* **GIVEN PROBLEM**:
Will you give the material below again, every line exactly as it is?

* **DATASET EXTRACT**:
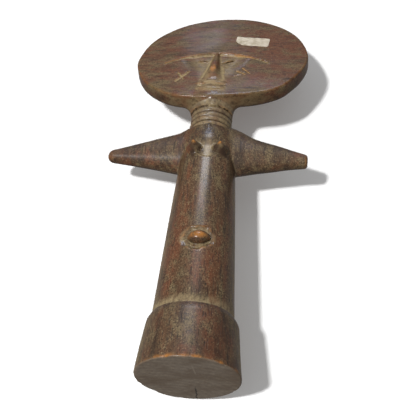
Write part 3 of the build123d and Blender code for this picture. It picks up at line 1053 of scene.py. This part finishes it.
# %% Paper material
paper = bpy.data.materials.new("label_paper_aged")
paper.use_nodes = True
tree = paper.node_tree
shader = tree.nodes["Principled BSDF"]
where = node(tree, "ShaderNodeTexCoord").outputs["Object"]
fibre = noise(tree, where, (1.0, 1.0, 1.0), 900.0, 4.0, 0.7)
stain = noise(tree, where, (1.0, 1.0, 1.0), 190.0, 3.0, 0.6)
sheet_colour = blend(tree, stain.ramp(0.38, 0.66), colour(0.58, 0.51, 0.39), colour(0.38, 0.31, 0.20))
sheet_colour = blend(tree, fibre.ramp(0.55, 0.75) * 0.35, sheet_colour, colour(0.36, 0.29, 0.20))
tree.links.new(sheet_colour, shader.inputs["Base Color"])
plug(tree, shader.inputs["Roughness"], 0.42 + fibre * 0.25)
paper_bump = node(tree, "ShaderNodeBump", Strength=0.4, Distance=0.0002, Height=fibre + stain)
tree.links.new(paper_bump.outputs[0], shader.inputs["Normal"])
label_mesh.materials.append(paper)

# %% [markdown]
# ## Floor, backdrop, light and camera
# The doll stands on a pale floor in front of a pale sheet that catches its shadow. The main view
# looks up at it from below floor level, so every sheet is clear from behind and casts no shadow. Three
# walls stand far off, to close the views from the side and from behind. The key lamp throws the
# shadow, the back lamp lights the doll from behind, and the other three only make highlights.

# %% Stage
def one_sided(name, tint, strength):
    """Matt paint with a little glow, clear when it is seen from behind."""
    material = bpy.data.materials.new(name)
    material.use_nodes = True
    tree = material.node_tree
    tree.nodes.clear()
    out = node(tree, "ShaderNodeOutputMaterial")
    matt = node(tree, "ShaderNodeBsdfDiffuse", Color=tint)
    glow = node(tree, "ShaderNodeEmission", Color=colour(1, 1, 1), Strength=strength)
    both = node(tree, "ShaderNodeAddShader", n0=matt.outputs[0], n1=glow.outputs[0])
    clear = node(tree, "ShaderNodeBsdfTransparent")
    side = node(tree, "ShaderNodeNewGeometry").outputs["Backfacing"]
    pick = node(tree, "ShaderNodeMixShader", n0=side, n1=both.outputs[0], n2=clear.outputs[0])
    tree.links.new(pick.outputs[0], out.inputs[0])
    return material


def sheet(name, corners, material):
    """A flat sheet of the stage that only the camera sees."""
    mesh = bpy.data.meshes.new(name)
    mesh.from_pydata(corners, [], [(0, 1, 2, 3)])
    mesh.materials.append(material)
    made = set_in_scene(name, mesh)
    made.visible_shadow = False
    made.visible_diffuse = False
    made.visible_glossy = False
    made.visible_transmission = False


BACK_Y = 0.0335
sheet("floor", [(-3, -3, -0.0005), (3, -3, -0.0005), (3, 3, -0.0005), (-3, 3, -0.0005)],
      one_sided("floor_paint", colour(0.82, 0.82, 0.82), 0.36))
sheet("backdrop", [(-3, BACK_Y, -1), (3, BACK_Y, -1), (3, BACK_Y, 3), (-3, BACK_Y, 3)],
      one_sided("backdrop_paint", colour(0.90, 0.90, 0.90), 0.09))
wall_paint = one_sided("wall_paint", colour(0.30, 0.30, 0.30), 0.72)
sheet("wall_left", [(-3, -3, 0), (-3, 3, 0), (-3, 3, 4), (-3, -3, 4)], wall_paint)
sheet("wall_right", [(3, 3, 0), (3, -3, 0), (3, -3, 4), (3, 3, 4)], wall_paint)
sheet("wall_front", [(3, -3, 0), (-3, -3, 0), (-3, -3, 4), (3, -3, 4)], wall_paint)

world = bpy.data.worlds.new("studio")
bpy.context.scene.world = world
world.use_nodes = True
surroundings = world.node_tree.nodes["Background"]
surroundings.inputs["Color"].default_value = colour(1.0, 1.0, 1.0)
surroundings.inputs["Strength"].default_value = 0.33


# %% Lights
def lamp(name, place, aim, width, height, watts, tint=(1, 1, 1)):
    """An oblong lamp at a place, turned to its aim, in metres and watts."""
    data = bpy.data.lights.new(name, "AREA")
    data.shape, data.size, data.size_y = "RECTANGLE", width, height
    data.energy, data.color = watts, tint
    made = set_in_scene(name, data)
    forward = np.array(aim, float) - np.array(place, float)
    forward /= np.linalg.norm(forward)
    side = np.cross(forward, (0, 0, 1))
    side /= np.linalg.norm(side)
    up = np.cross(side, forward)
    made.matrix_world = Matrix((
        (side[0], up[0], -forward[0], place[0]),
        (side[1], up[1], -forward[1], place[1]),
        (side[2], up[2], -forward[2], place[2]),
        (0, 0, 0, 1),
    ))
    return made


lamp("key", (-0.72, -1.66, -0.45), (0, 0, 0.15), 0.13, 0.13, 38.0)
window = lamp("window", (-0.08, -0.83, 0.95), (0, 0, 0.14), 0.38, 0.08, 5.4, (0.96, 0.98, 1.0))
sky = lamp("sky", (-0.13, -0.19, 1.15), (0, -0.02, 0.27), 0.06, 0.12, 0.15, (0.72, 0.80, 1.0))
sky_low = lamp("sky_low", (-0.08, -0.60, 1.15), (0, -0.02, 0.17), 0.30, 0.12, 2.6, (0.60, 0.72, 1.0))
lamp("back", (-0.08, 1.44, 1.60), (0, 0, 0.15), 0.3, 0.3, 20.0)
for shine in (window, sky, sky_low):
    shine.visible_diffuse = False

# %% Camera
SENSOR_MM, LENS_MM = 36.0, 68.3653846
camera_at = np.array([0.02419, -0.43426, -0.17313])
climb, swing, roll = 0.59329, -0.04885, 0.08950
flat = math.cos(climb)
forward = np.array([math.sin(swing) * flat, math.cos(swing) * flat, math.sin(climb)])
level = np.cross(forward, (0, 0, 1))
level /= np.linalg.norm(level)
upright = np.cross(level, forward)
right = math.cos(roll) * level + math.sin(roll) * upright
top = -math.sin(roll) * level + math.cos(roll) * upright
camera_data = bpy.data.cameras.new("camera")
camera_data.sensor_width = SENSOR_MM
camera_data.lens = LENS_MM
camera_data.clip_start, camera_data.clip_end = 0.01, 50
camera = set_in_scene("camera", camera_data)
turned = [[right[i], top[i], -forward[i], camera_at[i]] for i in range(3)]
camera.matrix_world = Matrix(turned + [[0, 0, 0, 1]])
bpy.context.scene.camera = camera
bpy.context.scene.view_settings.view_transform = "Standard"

* **WRITTEN ANSWER**:
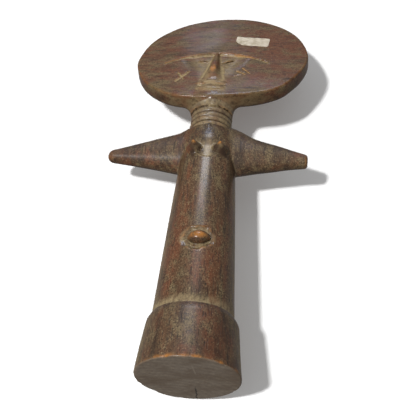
Write part 3 of the build123d and Blender code for this picture. It picks up at line 1053 of scene.py. This part finishes it.
# %% Paper material
paper = bpy.data.materials.new("label_paper_aged")
paper.use_nodes = True
tree = paper.node_tree
shader = tree.nodes["Principled BSDF"]
where = node(tree, "ShaderNodeTexCoord").outputs["Object"]
fibre = noise(tree, where, (1.0, 1.0, 1.0), 900.0, 4.0, 0.7)
stain = noise(tree, where, (1.0, 1.0, 1.0), 190.0, 3.0, 0.6)
sheet_colour = blend(tree, stain.ramp(0.38, 0.66), colour(0.58, 0.51, 0.39), colour(0.38, 0.31, 0.20))
sheet_colour = blend(tree, fibre.ramp(0.55, 0.75) * 0.35, sheet_colour, colour(0.36, 0.29, 0.20))
tree.links.new(sheet_colour, shader.inputs["Base Color"])
plug(tree, shader.inputs["Roughness"], 0.42 + fibre * 0.25)
paper_bump = node(tree, "ShaderNodeBump", Strength=0.4, Distance=0.0002, Height=fibre + stain)
tree.links.new(paper_bump.outputs[0], shader.inputs["Normal"])
label_mesh.materials.append(paper)

# %% [markdown]
# ## Floor, backdrop, light and camera
# The doll stands on a pale floor in front of a pale sheet that catches its shadow. The main view
# looks up at it from below floor level, so every sheet is clear from behind and casts no shadow. Three
# walls stand far off, to close the views from the side and from behind. The key lamp throws the
# shadow, the back lamp lights the doll from behind, and the other three only make highlights.

# %% Stage
def one_sided(name, tint, strength):
    """Matt paint with a little glow, clear when it is seen from behind."""
    material = bpy.data.materials.new(name)
    material.use_nodes = True
    tree = material.node_tree
    tree.nodes.clear()
    out = node(tree, "ShaderNodeOutputMaterial")
    matt = node(tree, "ShaderNodeBsdfDiffuse", Color=tint)
    glow = node(tree, "ShaderNodeEmission", Color=colour(1, 1, 1), Strength=strength)
    both = node(tree, "ShaderNodeAddShader", n0=matt.outputs[0], n1=glow.outputs[0])
    clear = node(tree, "ShaderNodeBsdfTransparent")
    side = node(tree, "ShaderNodeNewGeometry").outputs["Backfacing"]
    pick = node(tree, "ShaderNodeMixShader", n0=side, n1=both.outputs[0], n2=clear.outputs[0])
    tree.links.new(pick.outputs[0], out.inputs[0])
    return material


def sheet(name, corners, material):
    """A flat sheet of the stage that only the camera sees."""
    mesh = bpy.data.meshes.new(name)
    mesh.from_pydata(corners, [], [(0, 1, 2, 3)])
    mesh.materials.append(material)
    made = set_in_scene(name, mesh)
    made.visible_shadow = False
    made.visible_diffuse = False
    made.visible_glossy = False
    made.visible_transmission = False


BACK_Y = 0.0335
sheet("floor", [(-3, -3, -0.0005), (3, -3, -0.0005), (3, 3, -0.0005), (-3, 3, -0.0005)],
      one_sided("floor_paint", colour(0.82, 0.82, 0.82), 0.36))
sheet("backdrop", [(-3, BACK_Y, -1), (3, BACK_Y, -1), (3, BACK_Y, 3), (-3, BACK_Y, 3)],
      one_sided("backdrop_paint", colour(0.90, 0.90, 0.90), 0.09))
wall_paint = one_sided("wall_paint", colour(0.30, 0.30, 0.30), 0.72)
sheet("wall_left", [(-3, -3, 0), (-3, 3, 0), (-3, 3, 4), (-3, -3, 4)], wall_paint)
sheet("wall_right", [(3, 3, 0), (3, -3, 0), (3, -3, 4), (3, 3, 4)], wall_paint)
sheet("wall_front", [(3, -3, 0), (-3, -3, 0), (-3, -3, 4), (3, -3, 4)], wall_paint)

world = bpy.data.worlds.new("studio")
bpy.context.scene.world = world
world.use_nodes = True
surroundings = world.node_tree.nodes["Background"]
surroundings.inputs["Color"].default_value = colour(1.0, 1.0, 1.0)
surroundings.inputs["Strength"].default_value = 0.33


# %% Lights
def lamp(name, place, aim, width, height, watts, tint=(1, 1, 1)):
    """An oblong lamp at a place, turned to its aim, in metres and watts."""
    data = bpy.data.lights.new(name, "AREA")
    data.shape, data.size, data.size_y = "RECTANGLE", width, height
    data.energy, data.color = watts, tint
    made = set_in_scene(name, data)
    forward = np.array(aim, float) - np.array(place, float)
    forward /= np.linalg.norm(forward)
    side = np.cross(forward, (0, 0, 1))
    side /= np.linalg.norm(side)
    up = np.cross(side, forward)
    made.matrix_world = Matrix((
        (side[0], up[0], -forward[0], place[0]),
        (side[1], up[1], -forward[1], place[1]),
        (side[2], up[2], -forward[2], place[2]),
        (0, 0, 0, 1),
    ))
    return made


lamp("key", (-0.72, -1.66, -0.45), (0, 0, 0.15), 0.13, 0.13, 38.0)
window = lamp("window", (-0.08, -0.83, 0.95), (0, 0, 0.14), 0.38, 0.08, 5.4, (0.96, 0.98, 1.0))
sky = lamp("sky", (-0.13, -0.19, 1.15), (0, -0.02, 0.27), 0.06, 0.12, 0.15, (0.72, 0.80, 1.0))
sky_low = lamp("sky_low", (-0.08, -0.60, 1.15), (0, -0.02, 0.17), 0.30, 0.12, 2.6, (0.60, 0.72, 1.0))
lamp("back", (-0.08, 1.44, 1.60), (0, 0, 0.15), 0.3, 0.3, 20.0)
for shine in (window, sky, sky_low):
    shine.visible_diffuse = False

# %% Camera
SENSOR_MM, LENS_MM = 36.0, 68.3653846
camera_at = np.array([0.02419, -0.43426, -0.17313])
climb, swing, roll = 0.59329, -0.04885, 0.08950
flat = math.cos(climb)
forward = np.array([math.sin(swing) * flat, math.cos(swing) * flat, math.sin(climb)])
level = np.cross(forward, (0, 0, 1))
level /= np.linalg.norm(level)
upright = np.cross(level, forward)
right = math.cos(roll) * level + math.sin(roll) * upright
top = -math.sin(roll) * level + math.cos(roll) * upright
camera_data = bpy.data.cameras.new("camera")
camera_data.sensor_width = SENSOR_MM
camera_data.lens = LENS_MM
camera_data.clip_start, camera_data.clip_end = 0.01, 50
camera = set_in_scene("camera", camera_data)
turned = [[right[i], top[i], -forward[i], camera_at[i]] for i in range(3)]
camera.matrix_world = Matrix(turned + [[0, 0, 0, 1]])
bpy.context.scene.camera = camera
bpy.context.scene.view_settings.view_transform = "Standard"